Because change is difficult and demanding. Change is not easy. I can attest to the work, the sheer force of will, and the devastating emotional turmoil that is necessary to change. We are not meant to change. We are not designed for change. It goes against our human nature.
Humans, until relatively recently, lived in smaller groups and hardly ever traveled too much. Small groups were heavily incentivized to think, act, and believe similarly. In-group preference is so strong among small groups that people who live by in-group preference will often die, kill, terrorize, or destroy themselves to protect their group.
All that changed relatively recently with the advent of universalized values. These universalized values (all groups are held to the same standards, all people hold value, etc) are at odds with group preference values. This is why Christianity is and has been at war with Islam since it’s inception. Although the values, hard won and slow to spread as they are, have changed for the better, our biology and our psychology has not changed. These are very slow to adapt, and quick to regress.

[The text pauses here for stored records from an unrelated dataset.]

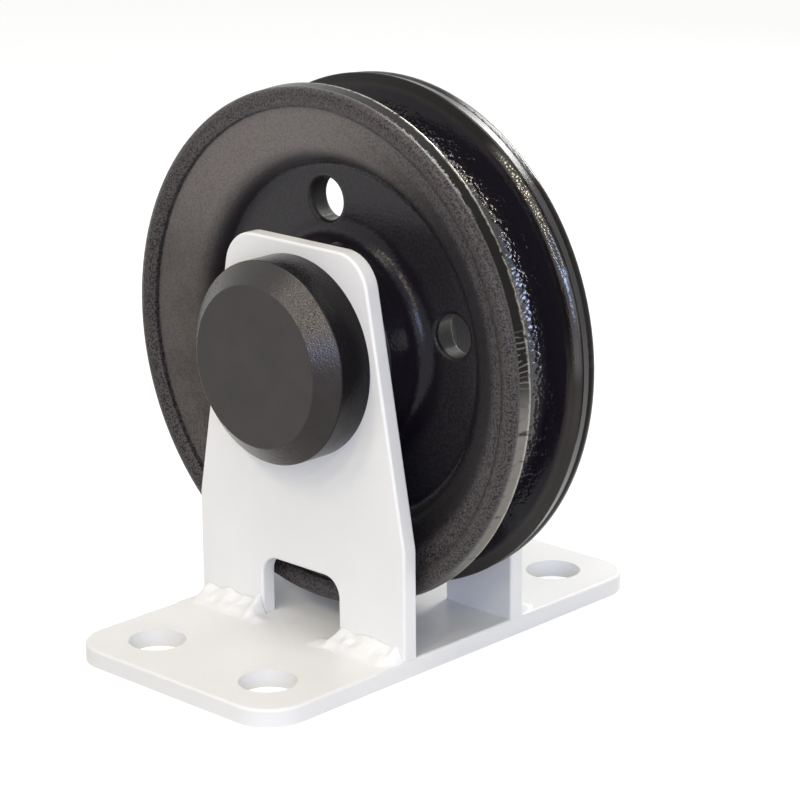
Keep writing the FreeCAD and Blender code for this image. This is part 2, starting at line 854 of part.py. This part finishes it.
build()
doc.recompute()
for item in doc.Objects:
    if "Invalid" in item.State or "Error" in item.State:
        raise RuntimeError(f"{item.Name} of {item.getParentGeoFeatureGroup()} failed: {item.State}")
os.makedirs("parts", exist_ok=True)
for piece in sub_parts:
    if piece.Shape.isNull() or not piece.Shape.isValid():
        raise RuntimeError(f"{piece.Label} has no valid shape")
    piece.Shape.exportStep(f"parts/{piece.Label}.step")
    print(f"{piece.Label}: {len(piece.Shape.Solids)} solid, {piece.Shape.Volume / 1000:.3f} cm3")
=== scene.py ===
import json
import math
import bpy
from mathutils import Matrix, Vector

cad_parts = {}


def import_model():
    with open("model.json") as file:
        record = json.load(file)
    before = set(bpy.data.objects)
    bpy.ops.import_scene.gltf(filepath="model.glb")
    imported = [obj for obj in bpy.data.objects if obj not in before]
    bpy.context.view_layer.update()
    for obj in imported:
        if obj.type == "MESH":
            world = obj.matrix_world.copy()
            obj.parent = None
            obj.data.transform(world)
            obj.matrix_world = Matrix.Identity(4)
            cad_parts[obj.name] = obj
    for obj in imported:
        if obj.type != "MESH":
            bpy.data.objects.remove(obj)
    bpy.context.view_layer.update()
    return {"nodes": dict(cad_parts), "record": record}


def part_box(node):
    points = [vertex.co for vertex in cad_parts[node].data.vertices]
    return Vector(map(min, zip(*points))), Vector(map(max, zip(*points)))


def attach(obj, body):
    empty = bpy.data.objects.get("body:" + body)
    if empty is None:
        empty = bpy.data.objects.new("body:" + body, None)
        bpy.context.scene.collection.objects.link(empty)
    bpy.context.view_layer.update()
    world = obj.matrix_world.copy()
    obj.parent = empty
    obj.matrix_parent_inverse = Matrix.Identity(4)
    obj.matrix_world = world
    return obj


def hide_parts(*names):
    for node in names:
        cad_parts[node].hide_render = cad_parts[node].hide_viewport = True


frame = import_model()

from types import SimpleNamespace

import bmesh
import bpy
from mathutils import Matrix, Vector, noise

AXLE = Vector((0, 0, 0.0835))
PLATE_TOP = 0.005
MM_PER_M = 1000

BLACK = (0.0, 0.0, 0.0)
WHITE = (1.0, 1.0, 1.0)

scene = bpy.context.scene


# Shader graphs

class Graph:
    """A node material whose inputs take numbers, colours or the outputs of other nodes."""

    def __init__(self, name):
        self.material = bpy.data.materials.new(name)
        self.material.use_nodes = True
        self.tree = self.material.node_tree
        self.tree.nodes.clear()
        self.out = self.tree.nodes.new("ShaderNodeOutputMaterial")
        self.coordinates = self.node("ShaderNodeTexCoord").outputs["Object"]

    def node(self, kind, inputs=None, **settings):
        item = self.tree.nodes.new(kind)
        for name, value in settings.items():
            setattr(item, name, value)
        for name, value in (inputs or {}).items():
            self.give(item.inputs[name], value)
        return item

    def give(self, socket, value):
        if isinstance(value, bpy.types.NodeSocket):
            self.tree.links.new(value, socket)
        elif isinstance(value, (tuple, list)) and len(value) == 3 and socket.type == "RGBA":
            socket.default_value = (*value, 1)
        else:
            socket.default_value = value

    def math(self, operation, a, b=0.0):
        return self.node("ShaderNodeMath", {0: a, 1: b}, operation=operation).outputs[0]

    def fold(self, operation, values):
        result = values[0]
        for value in values[1:]:
            result = self.math(operation, result, value)
        return result

    def times(self, *factors):
        """The product of numbers. Of masks, it is where all of them meet."""
        return self.fold("MULTIPLY", factors)

    def most(self, *values):
        """The largest of some numbers. Of masks, it is where any of them is."""
        return self.fold("MAXIMUM", values)

    def less(self, *values):
        """The first number without those that follow it."""
        return self.fold("SUBTRACT", values)

    def scale(self, vector, factors):
        item = self.node("ShaderNodeVectorMath", {0: vector, 1: factors}, operation="MULTIPLY")
        return item.outputs[0]

    def noise(self, size, detail=3.0, roughness=0.55, vector=None):
        """Soft noise, 0 to 1, whose lumps measure about the given size in metres."""
        return self.node("ShaderNodeTexNoise", {
            "Vector": vector or self.coordinates, "Scale": 1 / size, "Detail": detail,
            "Roughness": roughness,
        }).outputs["Fac"]

    def pebbles(self, size):
        """Rounded grains of about the given size in metres: 0 on top of each, more around it."""
        distance = self.node("ShaderNodeTexVoronoi", {
            "Vector": self.coordinates, "Scale": 1 / size,
        }).outputs["Distance"]
        return self.times(distance, distance)

    def step(self, value, low, high, start=0.0, end=1.0):
        """Runs smoothly from start to end as the value goes from low to high."""
        return self.node("ShaderNodeMapRange", {
            "Value": value, "From Min": low, "From Max": high, "To Min": start, "To Max": end,
        }, interpolation_type="SMOOTHSTEP").outputs["Result"]

    def window(self, value, low, full, fade, high):
        """A mask that is 1 from full to fade, and 0 below low and above high."""
        return self.times(self.step(value, low, full), self.step(value, high, fade))

    def towards(self, turn, middle):
        """1 at a turn round the axle, and -1 opposite to it."""
        return self.math("COSINE", self.less(turn, middle))

    def mix(self, factor, a, b):
        """Mixes two colours."""
        return self.mixed("RGBA", factor, a, b)

    def blend(self, factor, a, b):
        """Mixes two numbers."""
        return self.mixed("FLOAT", factor, a, b)

    def mixed(self, kind, factor, a, b):
        item = self.node("ShaderNodeMix", data_type=kind)
        for name, value in (("Factor", factor), ("A", a), ("B", b)):
            self.give(item.inputs[name], value)
        return item.outputs["Result"]

    def roll(self, value, start, run, slope):
        """A depth that is 0 up to the start and then grows, ever faster over the run, until it
        grows by the slope."""
        beyond = self.less(value, start)
        near = self.math("MINIMUM", self.most(beyond, 0.0), run)
        far = self.less(self.times(beyond, 2.0), near)
        return self.times(far, near, slope / (2 * run))

    def relief(self, height):
        """Bump from a height in metres."""
        inputs = {"Height": height, "Distance": 1.0, "Strength": 1.0}
        return self.node("ShaderNodeBump", inputs).outputs["Normal"]

    def surface(self, colour, roughness, normal, metallic=0.0, **fixed):
        """The material. A further input is named with _ for each space of its own name."""
        inputs = {"Base Color": colour, "Roughness": roughness, "Normal": normal,
                  "Metallic": metallic}
        inputs.update({name.replace("_", " "): value for name, value in fixed.items()})
        shader = self.node("ShaderNodeBsdfPrincipled", inputs)
        self.tree.links.new(shader.outputs["BSDF"], self.out.inputs["Surface"])
        return self.material


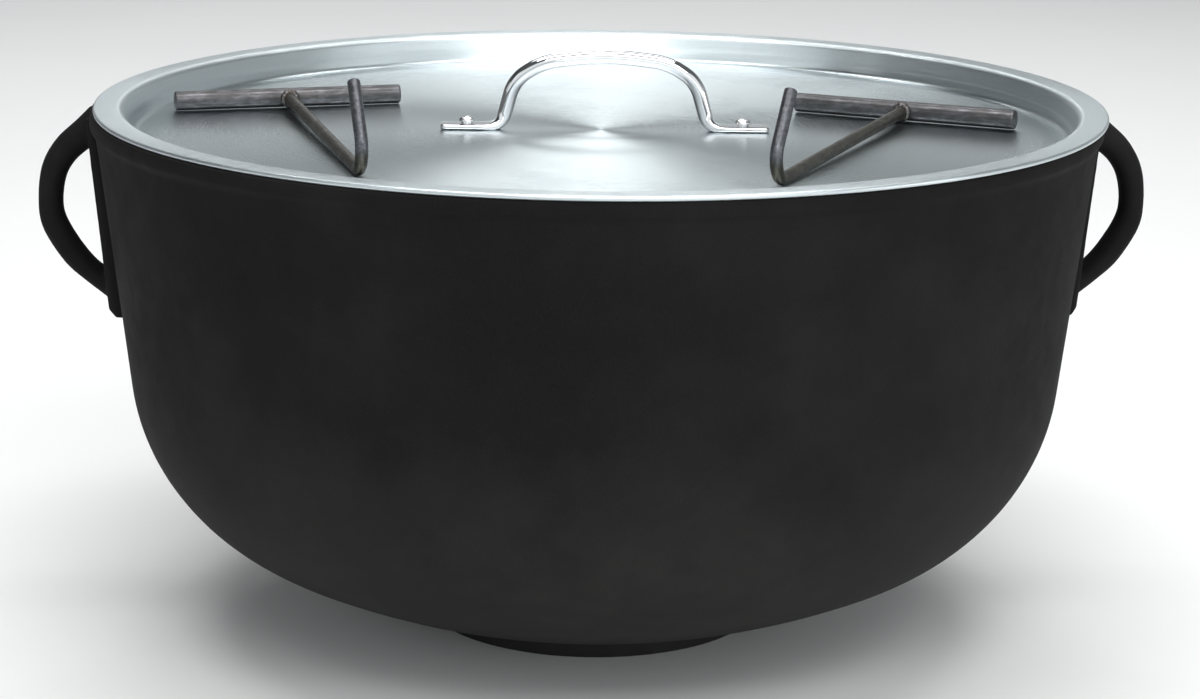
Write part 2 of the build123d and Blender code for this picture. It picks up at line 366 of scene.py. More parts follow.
def lid_material():
    """Spun aluminium: fine turned rings, a few heavier tool lines, soft haze and light scratches."""
    m = Mat("spun_aluminium")
    r, z, ang = m.cylindrical()
    ring_vec = m.combine(m.math("MULTIPLY", r, 1.0), 0.0, m.math("MULTIPLY", z, 1.0))
    fine = m.noise(2600, 2, 0.6, ring_vec)
    coarse = m.noise(420, 3, 0.6, ring_vec)
    wide = m.noise(60, 2, 0.5, ring_vec)
    # short arcs: rings broken up round the circle
    arc_vec = m.combine(m.math("MULTIPLY", r, 2600.0), m.math("MULTIPLY", ang, 4.0), 0.0)
    arcs = m.noise(1.0, 2, 0.6, arc_vec)
    haze = m.noise(7, 3, 0.55)
    dust = m.noise(1500, 2, 0.6)
    col = m.mix(m.range(haze, 0.35, 0.7, 0, 1), (0.61, 0.675, 0.70), (0.66, 0.72, 0.74))
    col = m.mix(m.range(arcs, 0.45, 0.75, 0, 0.22), col, (0.50, 0.535, 0.55))
    col = m.mix(m.range(dust, 0.42, 0.6, 0.22, 0), col, (0.46, 0.50, 0.515))
    col = m.mix(m.range(coarse, 0.55, 0.8, 0, 0.25), col, (0.76, 0.79, 0.80))
    rough = m.math("ADD", m.range(haze, 0.3, 0.7, 0.26, 0.31), m.range(arcs, 0.35, 0.7, -0.012, 0.016))
    rough = m.math("ADD", rough, m.range(dust, 0.58, 0.8, 0, 0.07))
    # the flat rim is brushed duller than the dish
    rough = m.math("ADD", rough, m.range(r, 0.281, 0.285, 0, 0.06))
    b1 = m.bump(fine, 0.08, 0.00005)
    b2 = m.bump(coarse, 0.045, 0.00012, b1)
    tan = m.add("ShaderNodeTangent", direction_type="RADIAL", axis="Z").outputs[0]
    # on the flat rim the scratches run every way, so the sheen has no direction there
    stray = m.add("ShaderNodeTexNoise")
    stray.inputs["Scale"].default_value = 5200
    stray.inputs["Detail"].default_value = 1.0
    m.link(m.co, stray.inputs["Vector"])
    cross = m.add("ShaderNodeVectorMath", operation="CROSS_PRODUCT")
    m.link(tan, cross.inputs[0])
    cross.inputs[1].default_value = (0, 0, 1)
    pick = m.math("MULTIPLY", m.range(r, 0.281, 0.285, 0, 1), m.range(stray.outputs["Fac"], 0.47, 0.53, 0, 1))
    tan = m.mix(pick, tan, cross.outputs[0])
    m.set(color=col, metal=1.0, rough=rough, aniso=0.88, aniso_rot=0.25, tangent=tan, normal=b2)
    return m.m


def chrome_material():
    m = Mat("bright_plate")
    smear = m.noise(35, 4, 0.6)
    fine = m.noise(700, 2, 0.5)
    col = m.mix(m.range(smear, 0.4, 0.7, 0, 1), (0.74, 0.74, 0.75), (0.66, 0.665, 0.68))
    rough = m.math("ADD", m.range(smear, 0.35, 0.75, 0.03, 0.07), m.range(fine, 0.6, 0.8, 0, 0.05))
    m.set(color=col, metal=1.0, rough=rough, normal=m.bump(m.noise(120, 2, 0.5), 0.04, 0.0004))
    return m.m


def rivet_material():
    m = Mat("rivet_aluminium")
    fine = m.noise(800, 3, 0.6)
    mid = m.noise(150, 3, 0.6)
    col = m.mix(m.range(mid, 0.4, 0.7, 0, 1), (0.74, 0.75, 0.76), (0.62, 0.63, 0.65))
    rough = m.math("ADD", m.range(mid, 0.3, 0.7, 0.20, 0.32), m.range(fine, 0.5, 0.8, 0, 0.08))
    m.set(color=col, metal=1.0, rough=rough, normal=m.bump(mid, 0.25, 0.0003))
    return m.m


def hook_material(name, heading, body, worn, low_tint, seed):
    """Hot-rolled bar: dark mill scale drawn out along the bar, rubbed bright streaks, a little rust."""
    m = Mat(name)
    turned = m.add("ShaderNodeMapping")
    turned.inputs["Rotation"].default_value = (0, 0, -heading)
    turned.inputs["Location"].default_value = (seed, 0, 0)
    m.link(m.co, turned.inputs["Vector"])
    lay = m.scaled(0.22, 1, 1, turned.outputs[0])
    fine = m.noise(1400, 4, 0.65)
    drawn = m.noise(700, 4, 0.62, lay)
    blot = m.noise(230, 4, 0.62, m.scaled(0.45, 1, 1, turned.outputs[0]))
    rust = m.noise(110, 5, 0.7)
    r, z, ang = m.cylindrical()
    upper = m.range(z, 0.3155, 0.322, 0, 1)
    c1 = m.mix(m.range(drawn, 0.3, 0.7, 0, 1), tuple(v * 0.72 for v in body), tuple(v * 1.2 for v in body))
    c1 = m.mix(m.range(blot, 0.5, 0.72, 0, 0.55), c1, worn)
    c1 = m.mix(m.range(blot, 0.5, 0.3, 0, 0.45), c1, tuple(v * 0.45 for v in body))
    c1 = m.mix(m.range(rust, 0.56, 0.78, 0, 0.5), c1, low_tint)
    steel = m.mix(m.range(drawn, 0.3, 0.7, 0, 1), (0.074, 0.077, 0.087), (0.183, 0.190, 0.205))
    steel = m.mix(m.range(blot, 0.52, 0.75, 0, 0.5), steel, (0.06, 0.053, 0.057))
    col = m.mix(upper, c1, steel)
    rough = m.math("ADD", m.range(drawn, 0.3, 0.7, 0.40, 0.30), m.range(fine, 0.4, 0.7, -0.04, 0.10))
    rough = m.math("ADD", rough, m.range(blot, 0.5, 0.7, 0.05, -0.04))
    b1 = m.bump(blot, 0.25, 0.00025)
    b2 = m.bump(drawn, 0.25, 0.00014, b1)
    b3 = m.bump(fine, 0.3, 0.0001, b2)
    m.set(color=col, metal=0.9, rough=rough, normal=b3)
    return m.m


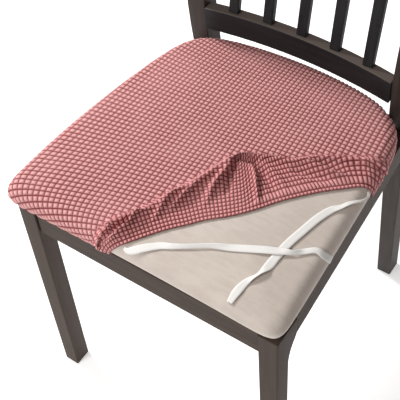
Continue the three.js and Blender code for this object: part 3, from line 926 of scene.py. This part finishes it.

However, it’s only the individual that is capable of change. It is only my responsibility and no one else’s. Not even the world that I find myself in. If I give up my responsibility and blame anyone else, I also give up any hope of change. If I am unhappy, it cannot be anyone else’s fault; it cannot be my family’s fault; it cannot be my mother’s fault; it cannot be the governments fault. It can only be my own fault. For if it were any of those other things, I am utterly helpless to find my happiness.